Since the beginning of January, I've been tracking my food in a pen and paper journal. I'd argue that tracking is the most important part of the weight watchers plan (I feel comfortable writing that in all lower case because they've rebranded and that's how it appears. Hurray for lazy typing!) I started doing it the old-fashioned way because I felt like it would give me more of a connection to the program, make it less automatic and I'd put more into it.

That wasn't exactly how it turned out. I wasn't keen on pulling out my notebook and logging everything I'd eat. It took 20 minutes a day to sit down and write it all out, then find the points calculator or look up the values, and tally it all up.

So I signed up for the online component of weight watchers, which isn't free, but it includes a mobile app. I'm a heavy user of my smartphone so I figured it was worth a shot. I can always cancel it and go back to pen and paper if I want to, but for now, it's flashy and fun and most importantly - fast. Plus, it looks like I'm texting, so it's inconspicuous, and I can pull out my phone to check points values at restaurants before I order, if I want to.

Secondly, I've started the Couch to 5K running program again.


my jazzy new sneakers

My new office has a modest fitness centre for employee use. It's not open on weekends and is probably the size of an average hotel gym (2 treadmills, 2 ellipticals, 1 bike, free weights, etc) but it's provided at no additional charge to people who work there, it's on the same floor of the building as my desk, and it's not very busy. I work 10 minutes away from home so it's not inconvenient to stay after work, hop on the treadmill for 30 minutes, and then walk home. In fact, it makes for a nice break between the office and home.

I did two weeks of inconsistent running workouts and started over again at Week 1 on Monday. I know that I've tried it before and it never stuck, but I'm going to try again anyway. Maybe running isn't for me, but I'd sure like it to be.

Finally, I've started communicating about my weight loss journey again. I'm writing this post, and I posted on the weight watchers forum again. I have a really supportive spouse, friends and family, but sometimes the support and inspiration that comes from people working to achieve similar goals is exactly what you need to push through or stick it out.

So that's the plan. Track what I eat, move more, stay accountable. They're little steps, but I hope they'll add up to big success.


Monday, February 25, 2013

Slow start

Without a doubt, I totally fell off the healthy eating and exercise train - the scale, my clothes, and photos don't lie. But somehow, I don't feel like I ever "quit" dieting.

I put on over 20 lbs half-heartedly trying to lose weight. I would eat by the 80/20 rule - except that 80 per cent of my choices were unhealthy. I wouldn't think twice about an afternoon snack from the bakery, or a side order of fries, or extra dessert. 

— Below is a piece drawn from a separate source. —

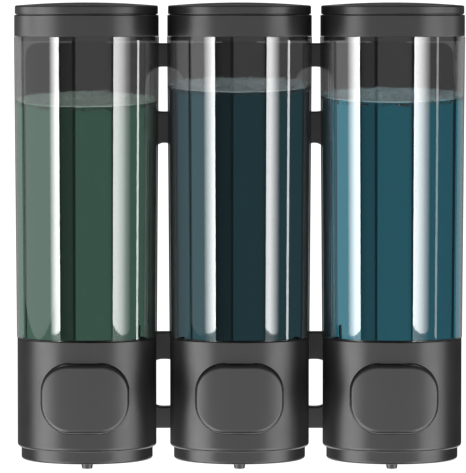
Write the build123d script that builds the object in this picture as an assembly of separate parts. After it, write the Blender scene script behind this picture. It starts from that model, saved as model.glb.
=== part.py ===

I wasn't naive enough to think I was still losing weight, but I figured that I was maintaining. That was ok, I needed a pause.

But then, my clothes didn't fit right. There is no embarrassment quite like realizing that your underwear is the wrong size. 

I noticed that was out of breath more often. My knees and back hurt, for no reason. 

And then, at the end of December, we were going through photos from Christmas and I was horrified by what I saw.

I'd seen myself reflected in mirrors and windows and shiny surfaces for months and ignored what I saw, but there I was.





Friday, February 22, 2013

Grande Skinny Latte, The Sequel

This post has been a hard one to actually sit down and write.

2012 was a really big year for me. Yes, some truly excellent things happened. I got married, in my hometown, in front of so much love that sometimes I still tear up when I think about how many amazing people trekked from far and wide and across oceans to see Gary and I make it official. The thing that I didn't realize while we were planning our wedding was that it feels amazing to have that much joy and all the people you love all in one place, at the same time. And our wedding, dude. It was fun.

But rolled up around that big awesome was a lot of really shitty times. We both hit huge career bumps several times - lay offs, threats of lay offs, restructurings, pay cuts, unemployment, new jobs that started out great but rapidly turned sour... and that's just the work side of life. There was the usual drama that seeps in from all angles, friends and family and navigating the waters of fully merging our lives. Oh, and wedding planning, which actually is my least favourite hobby in the whole world.

And I gained a whole truckload of weight. I abandoned my gym membership and diets and squeezed myself into my lovely wedding gown (which I still think looked great but sometimes looking through photos makes me realize I could have tried so much harder). When we were living on one crappy income, we ate a lot of cheap convenience foods and basically sat around our home trying to hold tight to our mortgage and were miserable.

It was not a good year.

But in the last quarter of the year, it got better. Way better. We both found jobs that we totally love and I am happy to report that they seem to love us, too.

Our financial situation righted itself, and we're stable and secure and even have some extra cash lying around to do some fun things.

Like buy new clothes because I'm too fat to fit into most of the stuff I own.

This isn't supposed to be a sad-sack, Oh Woe, My Life is So Hard post because really, it isn't. I'm sure that 20 years from now we'll look back on the year we got married and laugh about it. We made it, we made it together, and that's the important part - and I'm sure that the boat will get rocked with harder, tougher, truly devastating things in the future, because that's how life works.

And so in January, life feeling stable, reeling from seeing myself in the photos from Christmas, I hauled my self into a weight watchers meeting and started all over again.

It's been 8 weeks and I've lost about 5 lbs, which isn't much considering the successes I've had before, but at least it's not 5 lbs in the other direction.

This time, it's really hard. Not that it wasn't hard before, but I felt so much more optimism and hope. Now, I feel desperate. And sad. And ashamed.

But hey, here I am. Ready to give it another go. With some really good reasons in my back pocket, and not one of them is a frigging strapless white dress.